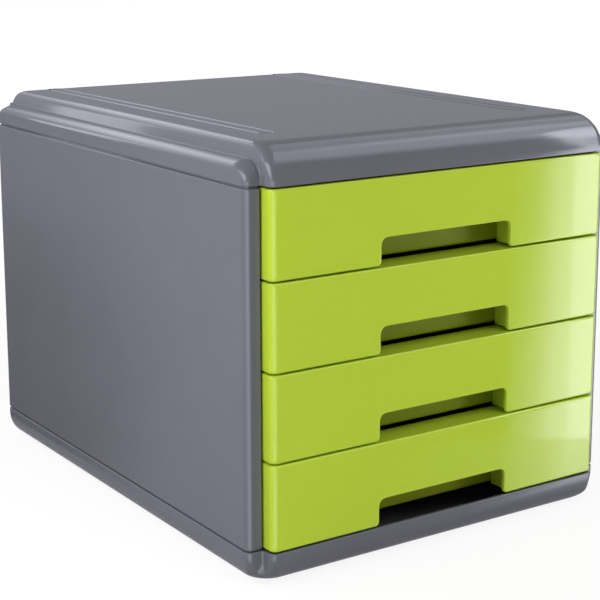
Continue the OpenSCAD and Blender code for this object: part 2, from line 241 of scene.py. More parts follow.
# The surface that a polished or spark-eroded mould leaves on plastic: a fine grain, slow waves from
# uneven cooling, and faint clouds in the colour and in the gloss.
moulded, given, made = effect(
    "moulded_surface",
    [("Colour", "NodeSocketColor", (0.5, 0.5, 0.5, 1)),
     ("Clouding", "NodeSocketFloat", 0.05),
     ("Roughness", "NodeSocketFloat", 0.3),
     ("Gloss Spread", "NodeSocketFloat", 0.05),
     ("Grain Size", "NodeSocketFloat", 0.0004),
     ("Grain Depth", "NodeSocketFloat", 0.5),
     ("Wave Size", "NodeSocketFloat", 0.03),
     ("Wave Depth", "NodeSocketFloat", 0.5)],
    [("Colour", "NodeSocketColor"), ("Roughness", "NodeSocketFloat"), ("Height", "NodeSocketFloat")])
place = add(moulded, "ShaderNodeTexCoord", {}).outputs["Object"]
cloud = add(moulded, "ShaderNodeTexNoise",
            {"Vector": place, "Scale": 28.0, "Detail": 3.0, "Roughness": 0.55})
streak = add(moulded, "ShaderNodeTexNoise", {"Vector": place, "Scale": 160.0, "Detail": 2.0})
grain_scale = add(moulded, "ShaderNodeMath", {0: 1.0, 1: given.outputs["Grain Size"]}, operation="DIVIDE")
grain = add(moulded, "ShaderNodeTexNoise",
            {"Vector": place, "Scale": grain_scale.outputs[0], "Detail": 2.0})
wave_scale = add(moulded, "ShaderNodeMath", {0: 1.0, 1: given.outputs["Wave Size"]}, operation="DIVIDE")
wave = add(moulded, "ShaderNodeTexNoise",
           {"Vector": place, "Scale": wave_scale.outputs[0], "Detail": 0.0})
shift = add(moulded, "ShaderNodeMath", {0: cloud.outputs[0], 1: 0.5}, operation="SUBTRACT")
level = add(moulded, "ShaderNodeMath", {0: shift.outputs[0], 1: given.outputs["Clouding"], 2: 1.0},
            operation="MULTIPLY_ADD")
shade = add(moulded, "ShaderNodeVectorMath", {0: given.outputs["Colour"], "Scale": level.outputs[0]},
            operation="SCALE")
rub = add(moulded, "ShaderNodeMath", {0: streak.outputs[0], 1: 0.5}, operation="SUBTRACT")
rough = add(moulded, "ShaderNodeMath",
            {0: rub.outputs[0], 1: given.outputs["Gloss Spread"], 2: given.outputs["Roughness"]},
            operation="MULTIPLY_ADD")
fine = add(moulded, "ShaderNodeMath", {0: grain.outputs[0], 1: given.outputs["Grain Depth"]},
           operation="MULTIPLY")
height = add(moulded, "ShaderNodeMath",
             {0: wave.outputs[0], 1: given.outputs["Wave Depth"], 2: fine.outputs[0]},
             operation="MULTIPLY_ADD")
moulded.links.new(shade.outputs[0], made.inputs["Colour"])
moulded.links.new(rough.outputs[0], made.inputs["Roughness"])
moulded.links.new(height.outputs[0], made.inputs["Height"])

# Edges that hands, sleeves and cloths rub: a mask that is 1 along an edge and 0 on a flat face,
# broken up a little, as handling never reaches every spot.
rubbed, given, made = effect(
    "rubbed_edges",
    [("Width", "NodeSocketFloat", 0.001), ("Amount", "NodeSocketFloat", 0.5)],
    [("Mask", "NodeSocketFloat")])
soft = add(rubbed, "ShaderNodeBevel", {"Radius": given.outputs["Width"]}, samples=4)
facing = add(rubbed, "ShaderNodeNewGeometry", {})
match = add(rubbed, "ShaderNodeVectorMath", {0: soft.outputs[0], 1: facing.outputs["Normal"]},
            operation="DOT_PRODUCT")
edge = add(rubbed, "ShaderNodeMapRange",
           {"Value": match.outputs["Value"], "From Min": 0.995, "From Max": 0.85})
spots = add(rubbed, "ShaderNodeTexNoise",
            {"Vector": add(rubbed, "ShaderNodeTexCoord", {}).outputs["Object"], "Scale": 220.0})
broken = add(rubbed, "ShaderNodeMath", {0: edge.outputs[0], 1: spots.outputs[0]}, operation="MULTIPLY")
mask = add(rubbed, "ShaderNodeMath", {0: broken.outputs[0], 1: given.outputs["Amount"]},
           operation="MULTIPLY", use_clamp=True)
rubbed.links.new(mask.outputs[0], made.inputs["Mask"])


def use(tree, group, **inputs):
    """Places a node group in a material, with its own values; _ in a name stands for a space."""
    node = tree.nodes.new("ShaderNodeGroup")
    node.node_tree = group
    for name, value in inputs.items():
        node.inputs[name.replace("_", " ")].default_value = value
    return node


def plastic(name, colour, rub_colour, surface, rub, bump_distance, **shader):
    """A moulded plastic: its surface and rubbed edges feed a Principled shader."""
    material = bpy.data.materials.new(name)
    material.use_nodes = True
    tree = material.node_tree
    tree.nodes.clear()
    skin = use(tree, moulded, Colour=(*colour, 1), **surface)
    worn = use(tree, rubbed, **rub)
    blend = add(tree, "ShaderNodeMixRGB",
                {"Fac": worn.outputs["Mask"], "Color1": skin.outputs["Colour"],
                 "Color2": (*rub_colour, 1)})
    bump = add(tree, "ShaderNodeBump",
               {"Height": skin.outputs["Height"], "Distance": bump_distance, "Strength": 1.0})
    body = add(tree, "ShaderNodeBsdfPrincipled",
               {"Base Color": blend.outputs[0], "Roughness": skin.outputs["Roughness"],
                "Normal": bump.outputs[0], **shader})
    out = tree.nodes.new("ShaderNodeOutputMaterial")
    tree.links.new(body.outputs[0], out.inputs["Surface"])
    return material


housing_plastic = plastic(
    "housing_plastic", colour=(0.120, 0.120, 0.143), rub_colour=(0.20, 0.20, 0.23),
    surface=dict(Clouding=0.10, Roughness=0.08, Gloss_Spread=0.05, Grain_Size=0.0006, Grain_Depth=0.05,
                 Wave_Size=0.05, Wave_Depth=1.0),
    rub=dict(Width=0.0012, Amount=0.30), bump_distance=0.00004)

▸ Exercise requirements
Would you reproduce the material above in full, exactly as given?

▸ Full output
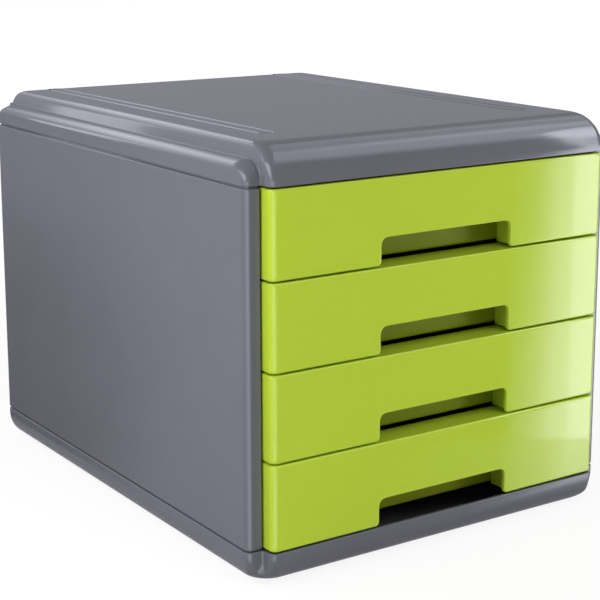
Continue the OpenSCAD and Blender code for this object: part 2, from line 241 of scene.py. More parts follow.
# The surface that a polished or spark-eroded mould leaves on plastic: a fine grain, slow waves from
# uneven cooling, and faint clouds in the colour and in the gloss.
moulded, given, made = effect(
    "moulded_surface",
    [("Colour", "NodeSocketColor", (0.5, 0.5, 0.5, 1)),
     ("Clouding", "NodeSocketFloat", 0.05),
     ("Roughness", "NodeSocketFloat", 0.3),
     ("Gloss Spread", "NodeSocketFloat", 0.05),
     ("Grain Size", "NodeSocketFloat", 0.0004),
     ("Grain Depth", "NodeSocketFloat", 0.5),
     ("Wave Size", "NodeSocketFloat", 0.03),
     ("Wave Depth", "NodeSocketFloat", 0.5)],
    [("Colour", "NodeSocketColor"), ("Roughness", "NodeSocketFloat"), ("Height", "NodeSocketFloat")])
place = add(moulded, "ShaderNodeTexCoord", {}).outputs["Object"]
cloud = add(moulded, "ShaderNodeTexNoise",
            {"Vector": place, "Scale": 28.0, "Detail": 3.0, "Roughness": 0.55})
streak = add(moulded, "ShaderNodeTexNoise", {"Vector": place, "Scale": 160.0, "Detail": 2.0})
grain_scale = add(moulded, "ShaderNodeMath", {0: 1.0, 1: given.outputs["Grain Size"]}, operation="DIVIDE")
grain = add(moulded, "ShaderNodeTexNoise",
            {"Vector": place, "Scale": grain_scale.outputs[0], "Detail": 2.0})
wave_scale = add(moulded, "ShaderNodeMath", {0: 1.0, 1: given.outputs["Wave Size"]}, operation="DIVIDE")
wave = add(moulded, "ShaderNodeTexNoise",
           {"Vector": place, "Scale": wave_scale.outputs[0], "Detail": 0.0})
shift = add(moulded, "ShaderNodeMath", {0: cloud.outputs[0], 1: 0.5}, operation="SUBTRACT")
level = add(moulded, "ShaderNodeMath", {0: shift.outputs[0], 1: given.outputs["Clouding"], 2: 1.0},
            operation="MULTIPLY_ADD")
shade = add(moulded, "ShaderNodeVectorMath", {0: given.outputs["Colour"], "Scale": level.outputs[0]},
            operation="SCALE")
rub = add(moulded, "ShaderNodeMath", {0: streak.outputs[0], 1: 0.5}, operation="SUBTRACT")
rough = add(moulded, "ShaderNodeMath",
            {0: rub.outputs[0], 1: given.outputs["Gloss Spread"], 2: given.outputs["Roughness"]},
            operation="MULTIPLY_ADD")
fine = add(moulded, "ShaderNodeMath", {0: grain.outputs[0], 1: given.outputs["Grain Depth"]},
           operation="MULTIPLY")
height = add(moulded, "ShaderNodeMath",
             {0: wave.outputs[0], 1: given.outputs["Wave Depth"], 2: fine.outputs[0]},
             operation="MULTIPLY_ADD")
moulded.links.new(shade.outputs[0], made.inputs["Colour"])
moulded.links.new(rough.outputs[0], made.inputs["Roughness"])
moulded.links.new(height.outputs[0], made.inputs["Height"])

# Edges that hands, sleeves and cloths rub: a mask that is 1 along an edge and 0 on a flat face,
# broken up a little, as handling never reaches every spot.
rubbed, given, made = effect(
    "rubbed_edges",
    [("Width", "NodeSocketFloat", 0.001), ("Amount", "NodeSocketFloat", 0.5)],
    [("Mask", "NodeSocketFloat")])
soft = add(rubbed, "ShaderNodeBevel", {"Radius": given.outputs["Width"]}, samples=4)
facing = add(rubbed, "ShaderNodeNewGeometry", {})
match = add(rubbed, "ShaderNodeVectorMath", {0: soft.outputs[0], 1: facing.outputs["Normal"]},
            operation="DOT_PRODUCT")
edge = add(rubbed, "ShaderNodeMapRange",
           {"Value": match.outputs["Value"], "From Min": 0.995, "From Max": 0.85})
spots = add(rubbed, "ShaderNodeTexNoise",
            {"Vector": add(rubbed, "ShaderNodeTexCoord", {}).outputs["Object"], "Scale": 220.0})
broken = add(rubbed, "ShaderNodeMath", {0: edge.outputs[0], 1: spots.outputs[0]}, operation="MULTIPLY")
mask = add(rubbed, "ShaderNodeMath", {0: broken.outputs[0], 1: given.outputs["Amount"]},
           operation="MULTIPLY", use_clamp=True)
rubbed.links.new(mask.outputs[0], made.inputs["Mask"])


def use(tree, group, **inputs):
    """Places a node group in a material, with its own values; _ in a name stands for a space."""
    node = tree.nodes.new("ShaderNodeGroup")
    node.node_tree = group
    for name, value in inputs.items():
        node.inputs[name.replace("_", " ")].default_value = value
    return node


def plastic(name, colour, rub_colour, surface, rub, bump_distance, **shader):
    """A moulded plastic: its surface and rubbed edges feed a Principled shader."""
    material = bpy.data.materials.new(name)
    material.use_nodes = True
    tree = material.node_tree
    tree.nodes.clear()
    skin = use(tree, moulded, Colour=(*colour, 1), **surface)
    worn = use(tree, rubbed, **rub)
    blend = add(tree, "ShaderNodeMixRGB",
                {"Fac": worn.outputs["Mask"], "Color1": skin.outputs["Colour"],
                 "Color2": (*rub_colour, 1)})
    bump = add(tree, "ShaderNodeBump",
               {"Height": skin.outputs["Height"], "Distance": bump_distance, "Strength": 1.0})
    body = add(tree, "ShaderNodeBsdfPrincipled",
               {"Base Color": blend.outputs[0], "Roughness": skin.outputs["Roughness"],
                "Normal": bump.outputs[0], **shader})
    out = tree.nodes.new("ShaderNodeOutputMaterial")
    tree.links.new(body.outputs[0], out.inputs["Surface"])
    return material


housing_plastic = plastic(
    "housing_plastic", colour=(0.120, 0.120, 0.143), rub_colour=(0.20, 0.20, 0.23),
    surface=dict(Clouding=0.10, Roughness=0.08, Gloss_Spread=0.05, Grain_Size=0.0006, Grain_Depth=0.05,
                 Wave_Size=0.05, Wave_Depth=1.0),
    rub=dict(Width=0.0012, Amount=0.30), bump_distance=0.00004)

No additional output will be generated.